[EMAIL PROTECTED] wrote:
All,
a swiss consultancy has implemented a native windows gmond, and the
binaries
are in the public domain and free. Follow the trail here:
http://aprconsulting.ch/product.htm
I believe they are also offering ganglia consulting, support, and
customisations for a fee.
This daemon is much better because of the extra metrics, and because it
is a native
windows service. With the existing gmond, missing or zero metrics were
actually cygwin's fault,
not gmond.
These are the extra metrics they have compared to the gmond-cygwin one:
name = "proc_run"
name = "proc_total"
name = "mem_free"
name = "mem_shared"
name = "mem_buffers"
name = "mem_cached"
name = "swap_free"
name = "bytes_out"
name = "bytes_in"
name = "pkts_in"
name = "pkts_out"
name = "disk_total"
name = "disk_free"
name = "part_max_used"
name = "sys_cpu_queue_len"
name = "mem_pages_sec"
name = "mem_committed_bytes"
name = "phys_disk_bytes_sec"
name = "phys_disk_time"
It all seems to work just fine, although the disk stat's caused a
problem on one of
my hosts. If gmond exits, try turning off some disk metrics.

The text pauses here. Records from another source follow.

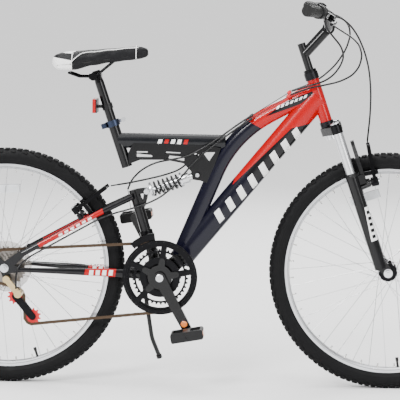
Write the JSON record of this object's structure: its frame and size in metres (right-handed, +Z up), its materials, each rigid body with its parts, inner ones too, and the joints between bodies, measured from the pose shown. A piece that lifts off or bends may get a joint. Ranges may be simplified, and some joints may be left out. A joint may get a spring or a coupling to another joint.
{
  "type": "full-suspension mountain bicycle",
  "caption": "Full-suspension mountain bicycle with telescopic fork, coil rear shock, rim brakes, triple chainrings and rear derailleur.",
  "frame": {"origin": "on the ground, midway between the two wheels' contact points", "axes": "+X forward, +Y to the rider's left, +Z up"},
  "size_m": [1.724, 0.63, 1.0712],
  "materials": {
    "frame_paint": "gloss",
    "frame_red": "gloss",
    "black_metal": "satin",
    "chrome": "polished",
    "rim_metal": "satin",
    "tyre_rubber": "matte",
    "grip_rubber": "matte",
    "black_plastic": "satin",
    "saddle_cover": "satin",
    "chain_steel": "satin",
    "cog_steel": "satin",
    "red_plastic": "gloss",
    "spring_steel": "gloss",
    "cable_housing": "gloss",
    "reflector_red": "gloss"
  },
  "bodies": {
    "frame": {"head_tube": "frame_red", "down_tube": "frame_paint", "upper_tube": "frame_paint", "seat_mast": "frame_paint", "rear_top_tube": "frame_paint", "gusset_plates": "frame_paint", "frame_fittings": "black_metal", "frame_cables": "cable_housing"},
    "seat": {"seat_post": "black_metal", "saddle_rails": "black_metal", "saddle_pad": "saddle_cover", "saddle_shell": "black_plastic", "rear_reflector": "reflector_red"},
    "seat_lever": {"seat_clamp_lever": "chrome"},
    "swingarm": {"upright_tube": "black_metal", "swingarm_fasteners": "black_metal", "chain_stays": "frame_paint", "seat_stays": "frame_paint", "chain": "chain_steel", "rear_derailleur": "black_metal", "front_derailleur": "black_metal", "rear_control_cables": "cable_housing"},
    "damper": {"shock_body": "rim_metal"},
    "damper_rod": {"shock_shaft": "rim_metal", "shock_spring": "spring_steel"},
    "cranks": {"chainrings": "black_plastic", "right_crank": "black_metal", "left_crank": "black_metal"},
    "right_pedal": {"right_pedal": "black_plastic"},
    "left_pedal": {"left_pedal": "black_plastic"},
    "freewheel": {"freewheel": "cog_steel"},
    "rear_wheel": {"rear_tyre": "tyre_rubber", "rear_rim": "rim_metal", "rear_spokes": "chrome", "rear_hub": "black_metal"},
    "cage": {"derailleur_cage": "rim_metal"},
    "guide_pulley": {"guide_pulley": "red_plastic"},
    "tension_pulley": {"tension_pulley": "red_plastic"},
    "kickstand": {"kickstand_leg": "black_metal"},
    "steering": {"fork_crown": "black_metal", "stem": "black_metal", "handlebar": "black_metal", "handlebar_grips": "grip_rubber", "lever_mounts": "black_metal", "front_brake_cable": "cable_housing", "front_control_cables": "cable_housing"},
    "right_shifter": {"right_twist_shifter": "black_plastic"},
    "left_shifter": {"left_twist_shifter": "black_plastic"},
    "right_lever": {"right_brake_lever": "black_metal"},
    "left_lever": {"left_brake_lever": "black_metal"},
    "fork_sliders": {"fork_lowers": "frame_paint", "front_axle": "chrome"},
    "front_wheel": {"front_tyre": "tyre_rubber", "front_rim": "rim_metal", "front_spokes": "chrome", "front_hub": "black_metal"},
    "front_arm_right": {"front_brake_arm_right": "black_metal"},
    "front_arm_left": {"front_brake_arm_left": "black_metal"},
    "rear_arm_right": {"rear_brake_arm_right": "black_metal"},
    "rear_arm_left": {"rear_brake_arm_left": "black_metal"}
  },
  "joints": [
    {"name": "seat_height", "type": "slide", "parent": "frame", "child": "seat", "axis": [-0.3165, 0, 0.9486], "range_m": [-0.02, 0.06]},
    {"name": "seat_lever_turn", "type": "hinge", "parent": "frame", "child": "seat_lever", "pos_m": [-0.26135, 0.026, 0.72395], "axis": [-0.3165, 0, 0.9486], "range_deg": [0, 165]},
    {"name": "swingarm_pivot", "type": "hinge", "parent": "frame", "child": "swingarm", "pos_m": [-0.048, 0, 0.352], "axis": [0, 1, 0], "range_deg": [0, 8.5], "stiffness_Nm_per_rad": 900, "springref_deg": -14.32, "deforming": ["rear_control_cables"]},
    {"name": "shock_turn", "type": "hinge", "parent": "frame", "child": "damper", "pos_m": [0.0005, 0, 0.592], "axis": [0, 1, 0], "range_deg": [-1, 1]},
    {"name": "shock_stroke", "type": "slide", "parent": "damper", "child": "damper_rod", "axis": [0.946, 0, 0.3242], "range_m": [0, 0.0325], "deforming": ["shock_spring"]},
    {"name": "crank_turn", "type": "hinge", "parent": "swingarm", "child": "cranks", "pos_m": [-0.099, 0, 0.31], "axis": [0, 1, 0], "continuous": true, "deforming": ["chain"]},
    {"name": "right_pedal_turn", "type": "hinge", "parent": "cranks", "child": "right_pedal", "pos_m": [-0.01788, 0, 0.1606], "axis": [0, 1, 0], "continuous": true},
    {"name": "left_pedal_turn", "type": "hinge", "parent": "cranks", "child": "left_pedal", "pos_m": [-0.18012, 0, 0.4594], "axis": [0, 1, 0], "continuous": true},
    {"name": "freewheel_turn", "type": "hinge", "parent": "swingarm", "child": "freewheel", "pos_m": [-0.532, 0, 0.33], "axis": [0, 1, 0], "continuous": true, "deforming": ["chain"]},
    {"name": "rear_wheel_turn", "type": "hinge", "parent": "swingarm", "child": "rear_wheel", "pos_m": [-0.532, 0, 0.33], "axis": [0, 1, 0], "continuous": true},
    {"name": "cage_swing", "type": "hinge", "parent": "swingarm", "child": "cage", "pos_m": [-0.4915, 0, 0.2607], "axis": [0, 1, 0], "range_deg": [-12, 12], "deforming": ["chain"]},
    {"name": "guide_pulley_turn", "type": "hinge", "parent": "cage", "child": "guide_pulley", "pos_m": [-0.503, 0, 0.248], "axis": [0, 1, 0], "continuous": true, "deforming": ["chain"]},
    {"name": "tension_pulley_turn", "type": "hinge", "parent": "cage", "child": "tension_pulley", "pos_m": [-0.4564, 0, 0.1921], "axis": [0, 1, 0], "continuous": true, "deforming": ["chain"]},
    {"name": "kickstand_fold", "type": "hinge", "parent": "swingarm", "child": "kickstand", "pos_m": [-0.154, 0, 0.292], "axis": [0, 1, 0], "range_deg": [0, 95]},
    {"name": "steering_turn", "type": "hinge", "parent": "frame", "child": "steering", "pos_m": [0.35492, 0, 0.74521], "axis": [-0.319, 0, 0.9478], "range_deg": [-60, 60], "deforming": ["front_control_cables"]},
    {"name": "right_shifter_twist", "type": "hinge", "parent": "steering", "child": "right_shifter", "pos_m": [0.30094, -0.308, 1.05562], "axis": [-0.2586, -0.9651, 0.0422], "range_deg": [-30, 30]},
    {"name": "left_shifter_twist", "type": "hinge", "parent": "steering", "child": "left_shifter", "pos_m": [0.30094, 0.308, 1.05562], "axis": [-0.2586, 0.9651, 0.0422], "range_deg": [-30, 30]},
    {"name": "right_lever_pull", "type": "hinge", "parent": "steering", "child": "right_lever", "pos_m": [0.36412, -0.17149, 1.03388], "axis": [-0.5076, 0.0986, -0.8559], "range_deg": [0, 20], "stiffness_Nm_per_rad": 0.6, "springref_deg": -20.05, "deforming": ["front_brake_cable"]},
    {"name": "left_lever_pull", "type": "hinge", "parent": "steering", "child": "left_lever", "pos_m": [0.36412, 0.17149, 1.03388], "axis": [0.5076, 0.0986, 0.8559], "range_deg": [0, 20], "stiffness_Nm_per_rad": 0.6, "springref_deg": -20.05, "deforming": ["front_control_cables"]},
    {"name": "fork_travel", "type": "slide", "parent": "steering", "child": "fork_sliders", "axis": [-0.319, 0, 0.9478], "range_m": [0, 0.063], "stiffness_N_per_m": 6000, "springref_m": -0.03, "deforming": ["front_brake_cable"]},
    {"name": "front_wheel_turn", "type": "hinge", "parent": "fork_sliders", "child": "front_wheel", "pos_m": [0.532, 0, 0.33], "axis": [0, 1, 0], "continuous": true},
    {"name": "front_arm_right_swing", "type": "hinge", "parent": "fork_sliders", "child": "front_arm_right", "pos_m": [0.48036, -0.04, 0.57716], "axis": [0.9789, 0, 0.2045], "range_deg": [-2.4, 0], "deforming": ["front_brake_cable"]},
    {"name": "front_arm_left_swing", "type": "hinge", "parent": "fork_sliders", "child": "front_arm_left", "pos_m": [0.48036, 0.04, 0.57716], "axis": [0.9789, 0, 0.2045], "range_deg": [0, 2.4], "deforming": ["front_brake_cable"]},
    {"name": "rear_arm_right_swing", "type": "hinge", "parent": "swingarm", "child": "rear_arm_right", "pos_m": [-0.32982, -0.04, 0.48125], "axis": [0.599, 0, -0.8007], "range_deg": [-2.4, 0], "deforming": ["rear_control_cables"]},
    {"name": "rear_arm_left_swing", "type": "hinge", "parent": "swingarm", "child": "rear_arm_left", "pos_m": [-0.32982, 0.04, 0.48125], "axis": [0.599, 0, -0.8007], "range_deg": [0, 2.4], "deforming": ["rear_control_cables"]}
  ],
  "couplings": [
    {"joint": "shock_turn", "follows": "swingarm_pivot", "ratio": 0.104},
    {"joint": "shock_stroke", "follows": "swingarm_pivot", "m_per_rad": 0.2122},
    {"joint": "freewheel_turn", "follows": "crank_turn", "ratio": 2},
    {"joint": "guide_pulley_turn", "follows": "crank_turn", "ratio": -4.3636},
    {"joint": "tension_pulley_turn", "follows": "crank_turn", "ratio": 4.3636},
    {"joint": "front_arm_right_swing", "follows": "right_lever_pull", "ratio": -0.12},
    {"joint": "front_arm_left_swing", "follows": "right_lever_pull", "ratio": 0.12},
    {"joint": "rear_arm_right_swing", "follows": "left_lever_pull", "ratio": -0.12},
    {"joint": "rear_arm_left_swing", "follows": "left_lever_pull", "ratio": 0.12}
  ]
}
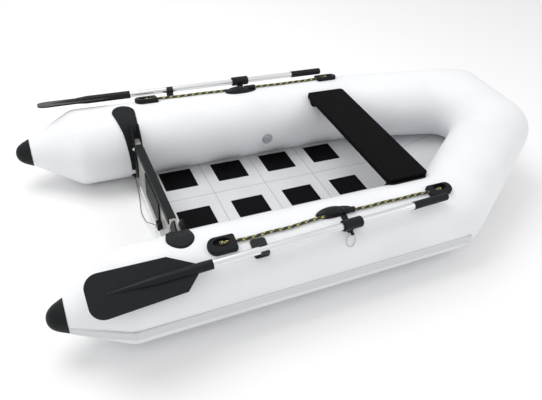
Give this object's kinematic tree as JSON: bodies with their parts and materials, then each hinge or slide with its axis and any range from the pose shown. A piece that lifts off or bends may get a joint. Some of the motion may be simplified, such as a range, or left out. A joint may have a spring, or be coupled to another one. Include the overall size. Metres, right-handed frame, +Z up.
{
  "type": "inflatable dinghy",
  "caption": "Small inflatable dinghy with raised angular bow, slatted floor, rigid transom, bench seat, rope lifelines and stowed oars in swivelling rowlocks.",
  "frame": {"origin": "on the ground under the middle of the hull: bottom centre of the bounding box", "axes": "+X to the bow, +Y to port, +Z up"},
  "size_m": [2.35, 1.3845, 0.491],
  "materials": {
    "hull_fabric": "coated white fabric, soft sheen",
    "floor_fabric": "light grey-white coated fabric",
    "black_moulding": "black soft moulding, satin",
    "grey_rubber": "light grey rubber strake",
    "slat_black": "black painted plywood slat, fine grain",
    "transom_grey": "grey painted plywood board",
    "steel": "bright stainless steel",
    "black_plastic": "black moulded plastic",
    "grey_cord": "grey braided cord",
    "seat_black": "black painted plywood plank, satin",
    "grey_plastic": "grey moulded plastic",
    "rope_fleck": "black braided rope with yellow flecks",
    "clip_rubber": "black soft rubber",
    "oar_aluminium": "drawn aluminium tube, silver-white"
  },
  "bodies": {
    "hull": {"bow_tube_port": "hull_fabric", "bow_tube_starboard": "hull_fabric", "drain_body": "black_plastic", "drain_leash": "grey_cord", "end_cap_port": "black_moulding", "end_cap_starboard": "black_moulding", "floor_deck": "floor_fabric", "floor_slat_1": "slat_black", "floor_slat_2": "slat_black", "floor_slat_3": "slat_black", "floor_slat_4": "slat_black", "front_tube": "hull_fabric", "hull_bottom": "hull_fabric", "keeper_loop_port": "steel", "keeper_loop_starboard": "steel", "leash_eye": "black_moulding", "lifeline_knots": "rope_fleck", "lifeline_port": "rope_fleck", "lifeline_starboard": "rope_fleck", "motor_pad_aft": "black_moulding", "motor_pad_inner": "black_moulding", "oar_clip_port": "clip_rubber", "oar_clip_starboard": "clip_rubber", "rope_guide_bow_port": "black_moulding", "rope_guide_bow_starboard": "black_moulding", "rope_guide_stern_port": "black_moulding", "rope_guide_stern_starboard": "black_moulding", "rowlock_base_port": "black_plastic", "rowlock_base_starboard": "black_plastic", "rub_strake_port": "grey_rubber", "rub_strake_starboard": "grey_rubber", "seat_bracket_port": "black_moulding", "seat_bracket_starboard": "black_moulding", "side_tube_port": "hull_fabric", "side_tube_starboard": "hull_fabric", "transom_board": "transom_grey", "transom_bolts": "steel", "transom_edge": "black_moulding", "transom_holder_port": "black_moulding", "transom_holder_starboard": "black_moulding", "valve_body_port": "grey_plastic", "valve_body_starboard": "grey_plastic", "valve_spring_port": "steel", "valve_spring_starboard": "steel"},
    "swivel_port": {"rowlock_swivel_port": "black_plastic"},
    "bush_port": {"rowlock_bush_port": "black_plastic"},
    "oar_port": {"oar_shaft_port": "oar_aluminium", "oar_blade_port": "black_plastic", "oar_grip_port": "black_plastic"},
    "valve_cap_port": {"valve_cap_port": "grey_plastic"},
    "valve_stem_port": {"valve_stem_port": "grey_plastic"},
    "swivel_starboard": {"rowlock_swivel_starboard": "black_plastic"},
    "bush_starboard": {"rowlock_bush_starboard": "black_plastic"},
    "oar_starboard": {"oar_shaft_starboard": "oar_aluminium", "oar_blade_starboard": "black_plastic", "oar_grip_starboard": "black_plastic"},
    "valve_cap_starboard": {"valve_cap_starboard": "grey_plastic"},
    "valve_stem_starboard": {"valve_stem_starboard": "grey_plastic"},
    "seat": {"seat_plank": "seat_black"},
    "drain_plug": {"drain_plug": "black_plastic"}
  },
  "joints": [
    {"name": "oar_sweep_port", "type": "hinge", "parent": "hull", "child": "swivel_port", "pos_m": [-0.082, 0.5976, 0.35767], "axis": [0.0057, -0.3422, -0.9396], "range_deg": [0, 100], "deforming": ["oar_clip_port"]},
    {"name": "oar_feather_port", "type": "hinge", "parent": "swivel_port", "child": "bush_port", "pos_m": [-0.082, 0.5976, 0.35767], "axis": [0.9995, -0.0271, 0.0159], "range_deg": [-30, 15]},
    {"name": "oar_slide_port", "type": "slide", "parent": "bush_port", "child": "oar_port", "axis": [0.9995, -0.0271, 0.0159], "range_m": [-0.19, 0.13]},
    {"name": "valve_cap_turn_port", "type": "hinge", "parent": "hull", "child": "valve_cap_port", "pos_m": [-0.034, 0.31511, 0.16889], "axis": [0, -0.9994, -0.0349], "range_deg": [0, 90]},
    {"name": "valve_stem_press_port", "type": "slide", "parent": "hull", "child": "valve_stem_port", "axis": [0, 0.9994, 0.0349], "range_m": [0, 0.004], "stiffness_N_per_m": 300, "springref_m": -0.003, "deforming": ["valve_spring_port"]},
    {"name": "oar_sweep_starboard", "type": "hinge", "parent": "hull", "child": "swivel_starboard", "pos_m": [-0.082, -0.5976, 0.35767], "axis": [-0.0057, -0.3422, 0.9396], "range_deg": [0, 100], "deforming": ["oar_clip_starboard"]},
    {"name": "oar_feather_starboard", "type": "hinge", "parent": "swivel_starboard", "child": "bush_starboard", "pos_m": [-0.082, -0.5976, 0.35767], "axis": [0.9995, 0.0271, 0.0159], "range_deg": [-25, 30]},
    {"name": "oar_slide_starboard", "type": "slide", "parent": "bush_starboard", "child": "oar_starboard", "axis": [0.9995, 0.0271, 0.0159], "range_m": [-0.19, 0.13]},
    {"name": "valve_cap_turn_starboard", "type": "hinge", "parent": "hull", "child": "valve_cap_starboard", "pos_m": [-0.034, -0.31511, 0.16889], "axis": [0, 0.9994, -0.0349], "range_deg": [0, 90]},
    {"name": "valve_stem_press_starboard", "type": "slide", "parent": "hull", "child": "valve_stem_starboard", "axis": [0, -0.9994, 0.0349], "range_m": [0, 0.004], "stiffness_N_per_m": 300, "springref_m": -0.003, "deforming": ["valve_spring_starboard"]},
    {"name": "seat_lift", "type": "slide", "parent": "hull", "child": "seat", "axis": [0, 0, 1], "range_m": [0, 0.3]},
    {"name": "drain_plug_pull", "type": "slide", "parent": "hull", "child": "drain_plug", "axis": [-1, 0, 0], "range_m": [0, 0.025]}
  ]
}
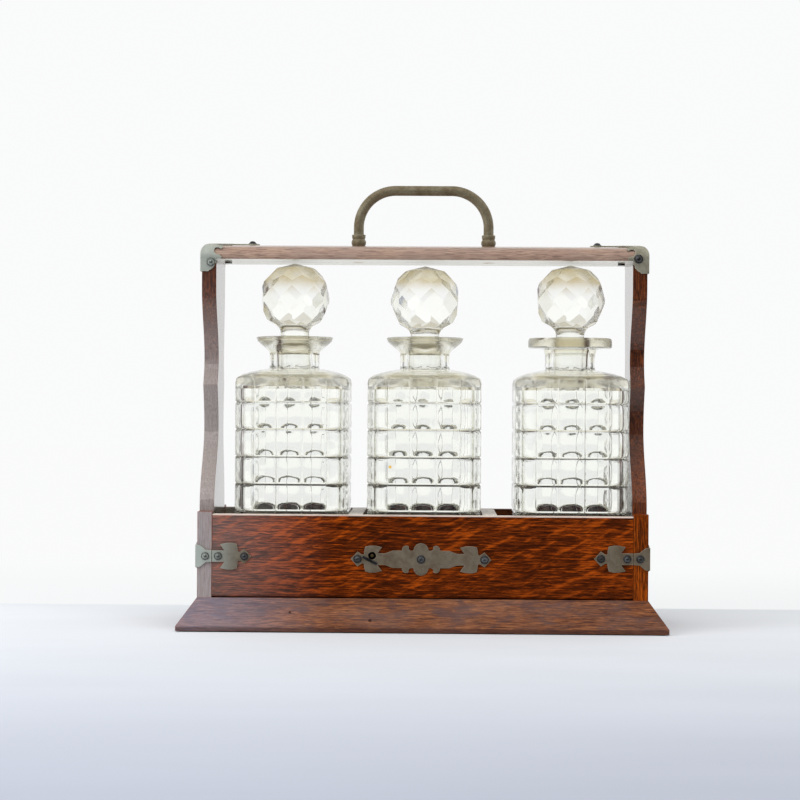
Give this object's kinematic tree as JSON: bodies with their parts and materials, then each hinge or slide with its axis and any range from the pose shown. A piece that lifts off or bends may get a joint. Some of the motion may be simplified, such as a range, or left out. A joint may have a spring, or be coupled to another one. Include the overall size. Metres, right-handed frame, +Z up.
{
  "type": "antique tantalus",
  "caption": "Oak locking frame with a fall front, strap mounts, a top bar with a carrying handle, and square cut-glass decanters with ball stoppers.",
  "frame": {"origin": "centre of the foot's flat underside, on the table", "axes": "+X along the front towards its right-hand end as one faces it, +Y from the front to the back, +Z up; the fall front faces -Y"},
  "size_m": [0.355, 0.134, 0.3284],
  "materials": {
    "oak_plinth": "french polished quarter-sawn oak, worn at the edges",
    "oak_case": "french polished oak",
    "oak_panel": "french polished quarter-sawn oak with ray flecks",
    "oak_inside": "dull stained oak",
    "plated_mount": "worn electroplate with grey-green tarnish",
    "stud_metal": "dark tarnished plate",
    "handle_metal": "olive-brown patinated metal",
    "lock_brass": "dull brass",
    "baize": "dark green baize",
    "cut_glass": "clear cut lead glass"
  },
  "bodies": {
    "frame": {"base_pad": "baize", "plinth_front": "oak_plinth", "plinth_back": "oak_plinth", "plinth_left": "oak_plinth", "plinth_right": "oak_plinth", "base_board": "oak_inside", "end_left": "oak_case", "end_right": "oak_case", "post_front_left": "oak_case", "post_front_right": "oak_case", "post_back_left": "oak_case", "post_back_right": "oak_case", "back_board": "oak_panel", "floor_board": "oak_inside", "divider_left": "oak_inside", "divider_right": "oak_inside", "lining_left": "baize", "lining_middle": "baize", "lining_right": "baize", "top_bar": "oak_case", "bar_screws": "lock_brass", "corner_left": "plated_mount", "corner_right": "plated_mount", "corner_studs": "stud_metal", "under_nuts": "stud_metal", "handle": "handle_metal", "handle_collars": "handle_metal", "handle_nuts": "lock_brass", "case_strap_left": "plated_mount", "case_strap_right": "plated_mount", "case_studs": "stud_metal", "lock_keep": "lock_brass", "keep_screws": "lock_brass"},
    "front": {"front_panel": "oak_panel", "hinge_pins": "lock_brass", "panel_strap_left": "plated_mount", "panel_strap_right": "plated_mount", "strap_studs": "stud_metal", "lock_plate": "plated_mount", "plate_studs": "stud_metal", "lock_case": "lock_brass", "lock_cap": "lock_brass", "lock_screws": "lock_brass", "lock_pin": "lock_brass"},
    "lock_bolt": {"lock_bolt": "lock_brass"},
    "keyhole_cover": {"keyhole_cover": "plated_mount"},
    "decanter_left": {"decanter_left": "cut_glass"},
    "decanter_middle": {"decanter_middle": "cut_glass"},
    "decanter_right": {"decanter_right": "cut_glass"},
    "stopper_left": {"stopper_left": "cut_glass"},
    "stopper_middle": {"stopper_middle": "cut_glass"},
    "stopper_right": {"stopper_right": "cut_glass"}
  },
  "joints": [
    {"name": "front_fall", "type": "hinge", "parent": "frame", "child": "front", "pos_m": [0, -0.0502, 0.027], "axis": [1, 0, 0], "range_deg": [0, 90]},
    {"name": "bolt_throw", "type": "slide", "parent": "front", "child": "lock_bolt", "axis": [-1, 0, 0], "range_m": [0, 0.006]},
    {"name": "cover_swing", "type": "hinge", "parent": "front", "child": "keyhole_cover", "pos_m": [-0.0426, -0.055, 0.0539], "axis": [0, -1, 0], "range_deg": [0, 110]},
    {"name": "decanter_left_lift", "type": "slide", "parent": "frame", "child": "decanter_left", "axis": [0, 0, 1], "range_m": [0, 0.0007]},
    {"name": "decanter_middle_lift", "type": "slide", "parent": "frame", "child": "decanter_middle", "axis": [0, 0, 1], "range_m": [0, 0.0022]},
    {"name": "decanter_right_lift", "type": "slide", "parent": "frame", "child": "decanter_right", "axis": [0, 0, 1], "range_m": [0, 0.001]},
    {"name": "stopper_left_turn", "type": "hinge", "parent": "decanter_left", "child": "stopper_left", "pos_m": [-0.097, 0, 0.2146], "axis": [0, 0, 1], "continuous": true},
    {"name": "stopper_middle_turn", "type": "hinge", "parent": "decanter_middle", "child": "stopper_middle", "pos_m": [0.0006, 0, 0.2146], "axis": [0, 0, 1], "continuous": true},
    {"name": "stopper_right_turn", "type": "hinge", "parent": "decanter_right", "child": "stopper_right", "pos_m": [0.1092, 0, 0.2146], "axis": [0, 0, 1], "continuous": true}
  ]
}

The final point is that as the extra metrics are binary coded, it should
be deployed
in an all or nothing way per cluster. (Well maybe there can be some
mixing, so
long as the headnode is the APR daemon.
cheers,
Richard
I know these question may start a huge thread, and I am sorry for that
ahead of time. I am essentially trolling here.
What license is ganglia developed under?
- I believe it is multiple licenses.
Does a product that implements the ganglia protocol have to abide by
that license? Should it have to?
- My gut says no to both.
The essences of what I am getting at here is you have an open source
project that is really cool, works well on most platforms. Someone comes
along and develops some code that is leveraged by this open project, but
is not open itself. Is this an "ok thing"? To me it seems legal, but
smells.
If the closed source project looked at the open source code to figure
out the protocol works, that seems ethically wrong, but not illegal. If
the protocol is open, as in an open standard, then it seems fine. I
think in this case, the developers may be skirting these issues by
releasing the binaries for free.
I do not have a significant contribution to the ganglia source, so any
opinions I have. do not reflect that of the project. I am looking to see
what the opinions are of the actual developers.